Thanks, everyone. Ya, I think the black does look the best! With all the new paints out nowadays, I'm gonna look for one that specifies it's good for glass. I'll check out Plastidip also. Maybe the Fusion paint would be good, I know it sticks to plastic really well.


----------



## Lars (Jul 22, 2012)

I painted the back one of my tanks and it is super easy (no previous experience necessary). If you want to prevent filter tubes or cords to scratch the paint, just tape some cardboard over the paint. You won't see it from the front and it will protect the paint against scratches.


----------



## wslam (Dec 14, 2015)

I've never tried this on a fish tank but I heard people use Plasti-dip (spray). I use it on my rims for my car and it is like a plastic compound that looks like paint. Doesn't need priming, just spray on and it can be peeled off.


----------



## KTown mbunamani (Jan 1, 2016)

I just picked up a can of Krylon fusion satin black.

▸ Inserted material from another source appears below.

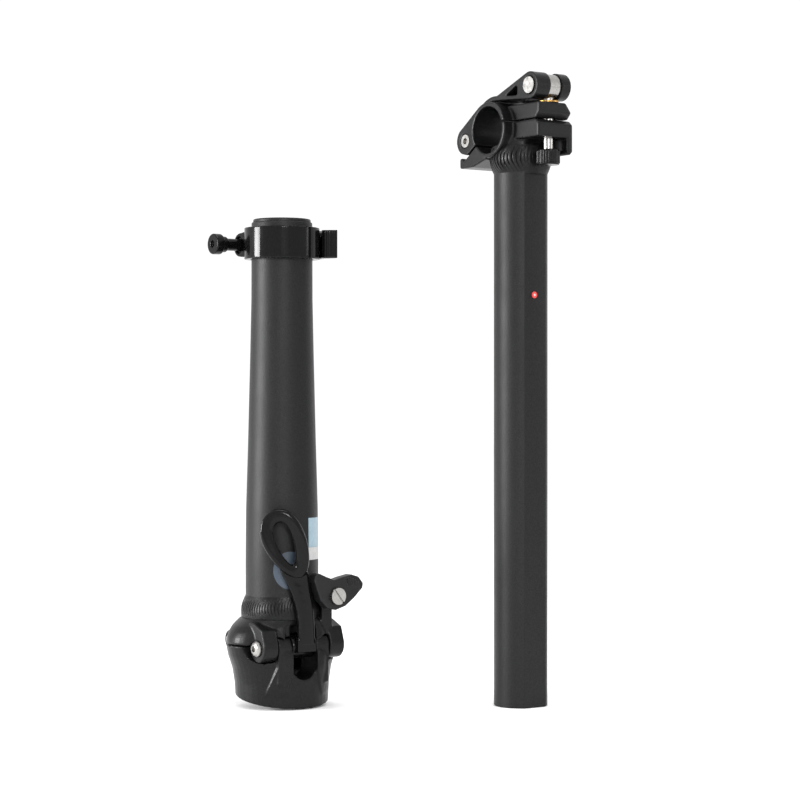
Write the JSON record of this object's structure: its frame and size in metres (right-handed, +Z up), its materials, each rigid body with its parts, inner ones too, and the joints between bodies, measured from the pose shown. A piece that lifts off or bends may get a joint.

It's for glass aswell as Plasti-dip. I think these would work better than just latex.


----------



## kopir (Nov 8, 2015)

I bought a sheet on back acrilyc plastic from industrial plastics. It has a bit of texture on one side and flat on another. Used scotch to keep it in place. Since this is a sturdy sheet there are no bends and wobbles you get with regular backing. Easy to take off and put back if you ever need to.


----------



## KTown mbunamani (Jan 1, 2016)

Good idea, now I wonder if I can paint the ugly Eheim heaters! Man they're UGLY!


----------



## charlie1 (Nov 27, 2015)

This is what i use, i get itfrom a local art supply store, very cheap & easily removed.


----------



## 2wheelsx2 (Apr 21, 2010)

KTown mbunamani said:


> Good idea, now I wonder if I can paint the ugly Eheim heaters! Man they're UGLY!


Just get one of these and your problem is solved.

Hydor Inline Heater (300 Watt)


----------